* _SOURCE RECORDS_:
┌────────
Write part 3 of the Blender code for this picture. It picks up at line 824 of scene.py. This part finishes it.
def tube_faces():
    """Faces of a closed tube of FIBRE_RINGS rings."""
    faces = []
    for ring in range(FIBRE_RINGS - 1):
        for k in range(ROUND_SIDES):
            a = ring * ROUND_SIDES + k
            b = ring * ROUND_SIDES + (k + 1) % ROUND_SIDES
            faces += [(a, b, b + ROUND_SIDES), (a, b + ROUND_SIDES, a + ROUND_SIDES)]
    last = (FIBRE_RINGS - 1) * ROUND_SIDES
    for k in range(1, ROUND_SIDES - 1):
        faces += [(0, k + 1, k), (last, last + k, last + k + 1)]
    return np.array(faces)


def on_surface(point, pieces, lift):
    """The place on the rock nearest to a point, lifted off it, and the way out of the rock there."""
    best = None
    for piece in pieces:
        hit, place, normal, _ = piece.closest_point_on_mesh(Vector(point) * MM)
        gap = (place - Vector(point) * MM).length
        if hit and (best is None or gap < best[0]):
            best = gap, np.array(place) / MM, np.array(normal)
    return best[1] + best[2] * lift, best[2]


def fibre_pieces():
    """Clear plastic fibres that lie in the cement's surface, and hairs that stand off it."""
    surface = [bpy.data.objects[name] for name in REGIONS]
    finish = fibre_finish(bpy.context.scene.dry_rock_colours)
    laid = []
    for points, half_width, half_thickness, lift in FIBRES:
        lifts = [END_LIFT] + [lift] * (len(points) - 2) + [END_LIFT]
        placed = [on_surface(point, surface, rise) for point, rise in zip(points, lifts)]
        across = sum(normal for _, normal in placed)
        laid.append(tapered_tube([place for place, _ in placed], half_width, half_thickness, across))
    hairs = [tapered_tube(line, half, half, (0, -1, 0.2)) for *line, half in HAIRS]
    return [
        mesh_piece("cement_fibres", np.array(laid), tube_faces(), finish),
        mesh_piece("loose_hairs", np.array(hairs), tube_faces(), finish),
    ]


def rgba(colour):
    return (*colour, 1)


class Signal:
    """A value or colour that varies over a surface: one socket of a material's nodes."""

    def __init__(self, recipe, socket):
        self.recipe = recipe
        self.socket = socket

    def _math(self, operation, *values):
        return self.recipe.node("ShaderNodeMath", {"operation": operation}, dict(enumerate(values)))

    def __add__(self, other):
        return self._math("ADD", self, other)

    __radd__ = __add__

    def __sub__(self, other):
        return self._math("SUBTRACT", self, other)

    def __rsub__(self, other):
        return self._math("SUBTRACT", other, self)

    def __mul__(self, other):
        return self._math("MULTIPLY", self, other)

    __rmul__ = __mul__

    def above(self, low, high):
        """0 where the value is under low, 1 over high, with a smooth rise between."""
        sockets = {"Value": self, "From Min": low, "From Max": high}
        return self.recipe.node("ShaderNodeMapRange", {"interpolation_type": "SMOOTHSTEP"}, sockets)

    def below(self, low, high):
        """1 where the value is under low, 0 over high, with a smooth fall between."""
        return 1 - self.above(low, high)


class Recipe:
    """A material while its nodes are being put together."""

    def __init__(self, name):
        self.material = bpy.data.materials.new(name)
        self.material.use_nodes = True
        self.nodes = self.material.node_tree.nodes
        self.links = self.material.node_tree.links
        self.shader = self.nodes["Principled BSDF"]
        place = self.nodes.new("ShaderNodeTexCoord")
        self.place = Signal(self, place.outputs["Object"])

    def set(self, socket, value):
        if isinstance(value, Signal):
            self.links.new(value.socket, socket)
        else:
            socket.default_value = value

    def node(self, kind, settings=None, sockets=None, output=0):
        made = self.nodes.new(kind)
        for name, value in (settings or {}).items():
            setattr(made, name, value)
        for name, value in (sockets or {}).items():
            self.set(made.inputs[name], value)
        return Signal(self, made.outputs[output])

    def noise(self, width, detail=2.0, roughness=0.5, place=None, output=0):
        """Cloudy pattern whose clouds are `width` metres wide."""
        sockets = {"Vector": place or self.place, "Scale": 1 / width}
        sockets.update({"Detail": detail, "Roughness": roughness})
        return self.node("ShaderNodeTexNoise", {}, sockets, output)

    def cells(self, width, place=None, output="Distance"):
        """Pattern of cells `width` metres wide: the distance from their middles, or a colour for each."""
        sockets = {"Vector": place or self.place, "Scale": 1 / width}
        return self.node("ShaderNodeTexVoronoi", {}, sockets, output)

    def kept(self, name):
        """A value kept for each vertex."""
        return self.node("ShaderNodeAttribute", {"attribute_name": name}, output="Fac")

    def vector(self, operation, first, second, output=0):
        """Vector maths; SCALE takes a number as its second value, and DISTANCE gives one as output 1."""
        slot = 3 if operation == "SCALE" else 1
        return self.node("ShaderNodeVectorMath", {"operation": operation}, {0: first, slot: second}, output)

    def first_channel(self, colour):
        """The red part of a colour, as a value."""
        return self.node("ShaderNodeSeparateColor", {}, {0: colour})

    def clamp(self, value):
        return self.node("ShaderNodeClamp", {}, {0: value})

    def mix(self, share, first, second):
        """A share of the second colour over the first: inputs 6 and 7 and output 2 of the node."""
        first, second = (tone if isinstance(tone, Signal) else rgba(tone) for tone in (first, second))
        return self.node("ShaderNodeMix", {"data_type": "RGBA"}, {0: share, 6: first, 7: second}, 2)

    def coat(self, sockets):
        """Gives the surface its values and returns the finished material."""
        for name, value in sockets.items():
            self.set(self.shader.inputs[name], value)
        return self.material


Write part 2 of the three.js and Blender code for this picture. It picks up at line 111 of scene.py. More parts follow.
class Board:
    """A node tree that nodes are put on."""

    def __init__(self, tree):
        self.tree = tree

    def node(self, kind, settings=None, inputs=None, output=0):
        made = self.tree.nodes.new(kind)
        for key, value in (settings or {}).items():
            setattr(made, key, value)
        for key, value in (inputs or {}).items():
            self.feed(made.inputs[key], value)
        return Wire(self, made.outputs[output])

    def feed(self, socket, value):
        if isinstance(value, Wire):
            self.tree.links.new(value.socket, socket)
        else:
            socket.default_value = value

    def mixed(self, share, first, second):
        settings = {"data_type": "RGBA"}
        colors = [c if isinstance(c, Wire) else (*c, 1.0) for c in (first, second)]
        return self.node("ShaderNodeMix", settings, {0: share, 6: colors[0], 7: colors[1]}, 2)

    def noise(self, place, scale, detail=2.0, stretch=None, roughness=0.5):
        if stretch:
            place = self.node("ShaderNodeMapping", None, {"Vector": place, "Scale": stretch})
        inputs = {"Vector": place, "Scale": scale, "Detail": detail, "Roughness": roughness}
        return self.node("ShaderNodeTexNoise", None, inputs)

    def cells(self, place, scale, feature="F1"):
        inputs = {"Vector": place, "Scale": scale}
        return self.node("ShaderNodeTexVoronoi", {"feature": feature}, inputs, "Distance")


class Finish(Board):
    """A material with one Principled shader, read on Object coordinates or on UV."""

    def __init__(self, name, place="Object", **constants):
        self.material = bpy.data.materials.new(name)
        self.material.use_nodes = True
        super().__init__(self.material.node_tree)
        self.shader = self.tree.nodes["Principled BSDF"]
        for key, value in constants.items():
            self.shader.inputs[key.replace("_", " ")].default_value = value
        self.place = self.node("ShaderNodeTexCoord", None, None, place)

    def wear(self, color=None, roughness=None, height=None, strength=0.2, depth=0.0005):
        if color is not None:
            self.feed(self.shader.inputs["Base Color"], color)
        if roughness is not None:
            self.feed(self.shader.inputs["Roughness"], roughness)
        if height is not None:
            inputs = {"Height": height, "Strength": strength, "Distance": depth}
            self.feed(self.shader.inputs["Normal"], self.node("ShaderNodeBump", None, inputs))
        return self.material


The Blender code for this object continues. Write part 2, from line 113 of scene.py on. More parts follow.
└────────
* _SHORT TASK_: Your task is to print the whole listing again exactly.

* _WRITTEN RESPONSE_:
Write part 3 of the Blender code for this picture. It picks up at line 824 of scene.py. This part finishes it.
def tube_faces():
    """Faces of a closed tube of FIBRE_RINGS rings."""
    faces = []
    for ring in range(FIBRE_RINGS - 1):
        for k in range(ROUND_SIDES):
            a = ring * ROUND_SIDES + k
            b = ring * ROUND_SIDES + (k + 1) % ROUND_SIDES
            faces += [(a, b, b + ROUND_SIDES), (a, b + ROUND_SIDES, a + ROUND_SIDES)]
    last = (FIBRE_RINGS - 1) * ROUND_SIDES
    for k in range(1, ROUND_SIDES - 1):
        faces += [(0, k + 1, k), (last, last + k, last + k + 1)]
    return np.array(faces)


def on_surface(point, pieces, lift):
    """The place on the rock nearest to a point, lifted off it, and the way out of the rock there."""
    best = None
    for piece in pieces:
        hit, place, normal, _ = piece.closest_point_on_mesh(Vector(point) * MM)
        gap = (place - Vector(point) * MM).length
        if hit and (best is None or gap < best[0]):
            best = gap, np.array(place) / MM, np.array(normal)
    return best[1] + best[2] * lift, best[2]


def fibre_pieces():
    """Clear plastic fibres that lie in the cement's surface, and hairs that stand off it."""
    surface = [bpy.data.objects[name] for name in REGIONS]
    finish = fibre_finish(bpy.context.scene.dry_rock_colours)
    laid = []
    for points, half_width, half_thickness, lift in FIBRES:
        lifts = [END_LIFT] + [lift] * (len(points) - 2) + [END_LIFT]
        placed = [on_surface(point, surface, rise) for point, rise in zip(points, lifts)]
        across = sum(normal for _, normal in placed)
        laid.append(tapered_tube([place for place, _ in placed], half_width, half_thickness, across))
    hairs = [tapered_tube(line, half, half, (0, -1, 0.2)) for *line, half in HAIRS]
    return [
        mesh_piece("cement_fibres", np.array(laid), tube_faces(), finish),
        mesh_piece("loose_hairs", np.array(hairs), tube_faces(), finish),
    ]


def rgba(colour):
    return (*colour, 1)


class Signal:
    """A value or colour that varies over a surface: one socket of a material's nodes."""

    def __init__(self, recipe, socket):
        self.recipe = recipe
        self.socket = socket

    def _math(self, operation, *values):
        return self.recipe.node("ShaderNodeMath", {"operation": operation}, dict(enumerate(values)))

    def __add__(self, other):
        return self._math("ADD", self, other)

    __radd__ = __add__

    def __sub__(self, other):
        return self._math("SUBTRACT", self, other)

    def __rsub__(self, other):
        return self._math("SUBTRACT", other, self)

    def __mul__(self, other):
        return self._math("MULTIPLY", self, other)

    __rmul__ = __mul__

    def above(self, low, high):
        """0 where the value is under low, 1 over high, with a smooth rise between."""
        sockets = {"Value": self, "From Min": low, "From Max": high}
        return self.recipe.node("ShaderNodeMapRange", {"interpolation_type": "SMOOTHSTEP"}, sockets)

    def below(self, low, high):
        """1 where the value is under low, 0 over high, with a smooth fall between."""
        return 1 - self.above(low, high)


class Recipe:
    """A material while its nodes are being put together."""

    def __init__(self, name):
        self.material = bpy.data.materials.new(name)
        self.material.use_nodes = True
        self.nodes = self.material.node_tree.nodes
        self.links = self.material.node_tree.links
        self.shader = self.nodes["Principled BSDF"]
        place = self.nodes.new("ShaderNodeTexCoord")
        self.place = Signal(self, place.outputs["Object"])

    def set(self, socket, value):
        if isinstance(value, Signal):
            self.links.new(value.socket, socket)
        else:
            socket.default_value = value

    def node(self, kind, settings=None, sockets=None, output=0):
        made = self.nodes.new(kind)
        for name, value in (settings or {}).items():
            setattr(made, name, value)
        for name, value in (sockets or {}).items():
            self.set(made.inputs[name], value)
        return Signal(self, made.outputs[output])

    def noise(self, width, detail=2.0, roughness=0.5, place=None, output=0):
        """Cloudy pattern whose clouds are `width` metres wide."""
        sockets = {"Vector": place or self.place, "Scale": 1 / width}
        sockets.update({"Detail": detail, "Roughness": roughness})
        return self.node("ShaderNodeTexNoise", {}, sockets, output)

    def cells(self, width, place=None, output="Distance"):
        """Pattern of cells `width` metres wide: the distance from their middles, or a colour for each."""
        sockets = {"Vector": place or self.place, "Scale": 1 / width}
        return self.node("ShaderNodeTexVoronoi", {}, sockets, output)

    def kept(self, name):
        """A value kept for each vertex."""
        return self.node("ShaderNodeAttribute", {"attribute_name": name}, output="Fac")

    def vector(self, operation, first, second, output=0):
        """Vector maths; SCALE takes a number as its second value, and DISTANCE gives one as output 1."""
        slot = 3 if operation == "SCALE" else 1
        return self.node("ShaderNodeVectorMath", {"operation": operation}, {0: first, slot: second}, output)

    def first_channel(self, colour):
        """The red part of a colour, as a value."""
        return self.node("ShaderNodeSeparateColor", {}, {0: colour})

    def clamp(self, value):
        return self.node("ShaderNodeClamp", {}, {0: value})

    def mix(self, share, first, second):
        """A share of the second colour over the first: inputs 6 and 7 and output 2 of the node."""
        first, second = (tone if isinstance(tone, Signal) else rgba(tone) for tone in (first, second))
        return self.node("ShaderNodeMix", {"data_type": "RGBA"}, {0: share, 6: first, 7: second}, 2)

    def coat(self, sockets):
        """Gives the surface its values and returns the finished material."""
        for name, value in sockets.items():
            self.set(self.shader.inputs[name], value)
        return self.material


Write part 2 of the three.js and Blender code for this picture. It picks up at line 111 of scene.py. More parts follow.
class Board:
    """A node tree that nodes are put on."""

    def __init__(self, tree):
        self.tree = tree

    def node(self, kind, settings=None, inputs=None, output=0):
        made = self.tree.nodes.new(kind)
        for key, value in (settings or {}).items():
            setattr(made, key, value)
        for key, value in (inputs or {}).items():
            self.feed(made.inputs[key], value)
        return Wire(self, made.outputs[output])

    def feed(self, socket, value):
        if isinstance(value, Wire):
            self.tree.links.new(value.socket, socket)
        else:
            socket.default_value = value

    def mixed(self, share, first, second):
        settings = {"data_type": "RGBA"}
        colors = [c if isinstance(c, Wire) else (*c, 1.0) for c in (first, second)]
        return self.node("ShaderNodeMix", settings, {0: share, 6: colors[0], 7: colors[1]}, 2)

    def noise(self, place, scale, detail=2.0, stretch=None, roughness=0.5):
        if stretch:
            place = self.node("ShaderNodeMapping", None, {"Vector": place, "Scale": stretch})
        inputs = {"Vector": place, "Scale": scale, "Detail": detail, "Roughness": roughness}
        return self.node("ShaderNodeTexNoise", None, inputs)

    def cells(self, place, scale, feature="F1"):
        inputs = {"Vector": place, "Scale": scale}
        return self.node("ShaderNodeTexVoronoi", {"feature": feature}, inputs, "Distance")


class Finish(Board):
    """A material with one Principled shader, read on Object coordinates or on UV."""

    def __init__(self, name, place="Object", **constants):
        self.material = bpy.data.materials.new(name)
        self.material.use_nodes = True
        super().__init__(self.material.node_tree)
        self.shader = self.tree.nodes["Principled BSDF"]
        for key, value in constants.items():
            self.shader.inputs[key.replace("_", " ")].default_value = value
        self.place = self.node("ShaderNodeTexCoord", None, None, place)

    def wear(self, color=None, roughness=None, height=None, strength=0.2, depth=0.0005):
        if color is not None:
            self.feed(self.shader.inputs["Base Color"], color)
        if roughness is not None:
            self.feed(self.shader.inputs["Roughness"], roughness)
        if height is not None:
            inputs = {"Height": height, "Strength": strength, "Distance": depth}
            self.feed(self.shader.inputs["Normal"], self.node("ShaderNodeBump", None, inputs))
        return self.material


The Blender code for this object continues. Write part 2, from line 113 of scene.py on. More parts follow.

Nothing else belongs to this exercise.